The skill references 'python3 scripts/create_agent.py' and 'python3 scripts/dissolve_agents.py' which do not exist in the repository. This creates a dangerous name-squatting vector: if any other skill or user action creates files at these paths, the orchestrator will execute them. Additionally, the agent may attempt to create these scripts itself to fulfill the skill's instructions.

HIGH Sub-agent templates grant unrestricted Bash access -30

Multiple sub-agent templates (Code Agent, Analysis Agent, Integration Agent) explicitly list Bash as an available tool with descriptions encouraging arbitrary command execution. There are no restrictions on what commands can be run, no allowlists, and no sandboxing.

HIGH Sub-agents have unrestricted filesystem and network access -40

Spawned sub-agents have no filesystem boundary enforcement. The Research Agent template grants WebSearch and WebFetch, enabling data exfiltration to external endpoints. Combined with unrestricted Read access, any sub-agent could read sensitive files (.env, SSH keys, credentials) and transmit them externally.

MEDIUM Predictable file paths enable cross-skill data harvesting -15

The file-based communication protocol creates files at predictable paths (agent-workspace/inbox/, outbox/, status.json). Any other skill or process with filesystem access can read these files, which may contain sensitive task data, credentials passed as context, or intermediate results.
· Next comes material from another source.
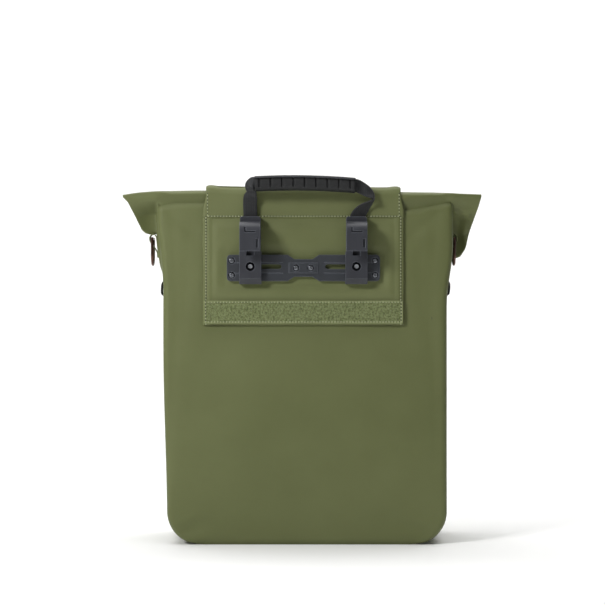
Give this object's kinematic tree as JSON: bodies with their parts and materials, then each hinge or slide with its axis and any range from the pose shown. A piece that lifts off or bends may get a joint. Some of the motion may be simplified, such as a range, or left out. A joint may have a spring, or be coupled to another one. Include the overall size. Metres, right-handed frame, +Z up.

MEDIUM Sensitive file reads during installation -35

Filesystem monitoring detected reads of .env, .aws/credentials, and OpenClaw auth profiles during the clone/install phase. While these appear to be runtime bootstrapping reads rather than skill-initiated, the skill operates in an environment where these files are accessible.

LOW No package.json or executable code in repository -5

The skill contains no executable code, no npm scripts, no git hooks, no submodules, and no symlinks. All danger comes from the prompt instructions rather than traditional code execution vectors.

INFO Canary files unmodified 0

All honeypot files (fake .env, SSH keys, AWS credentials) remained intact. No evidence of automated credential harvesting during installation.